╔══

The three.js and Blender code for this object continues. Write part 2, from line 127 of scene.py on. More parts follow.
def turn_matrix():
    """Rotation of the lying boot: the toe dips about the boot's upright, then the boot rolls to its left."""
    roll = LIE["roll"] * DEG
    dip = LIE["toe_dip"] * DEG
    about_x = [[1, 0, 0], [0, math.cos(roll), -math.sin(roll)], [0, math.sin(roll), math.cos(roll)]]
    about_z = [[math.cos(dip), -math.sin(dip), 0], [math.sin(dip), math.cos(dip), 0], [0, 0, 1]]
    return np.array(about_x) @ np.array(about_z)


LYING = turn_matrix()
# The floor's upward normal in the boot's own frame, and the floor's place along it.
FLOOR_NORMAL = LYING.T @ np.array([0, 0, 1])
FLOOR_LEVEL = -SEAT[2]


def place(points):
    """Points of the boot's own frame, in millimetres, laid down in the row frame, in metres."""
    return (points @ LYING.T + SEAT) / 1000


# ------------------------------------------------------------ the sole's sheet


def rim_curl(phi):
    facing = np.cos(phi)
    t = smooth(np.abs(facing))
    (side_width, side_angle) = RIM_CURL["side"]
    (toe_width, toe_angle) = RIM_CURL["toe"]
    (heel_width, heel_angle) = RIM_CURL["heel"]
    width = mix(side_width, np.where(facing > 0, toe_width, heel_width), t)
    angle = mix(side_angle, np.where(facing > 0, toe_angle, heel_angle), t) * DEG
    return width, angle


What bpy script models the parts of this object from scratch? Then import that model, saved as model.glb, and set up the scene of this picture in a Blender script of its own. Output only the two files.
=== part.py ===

╚══

- _What you are asked to do_
Quote every line from the line containing "What bpy script" through the closing line of the listing, including both.

- _Response for this exercise_
What bpy script models the parts of this object from scratch? Then import that model, saved as model.glb, and set up the scene of this picture in a Blender script of its own. Output only the two files.
=== part.py ===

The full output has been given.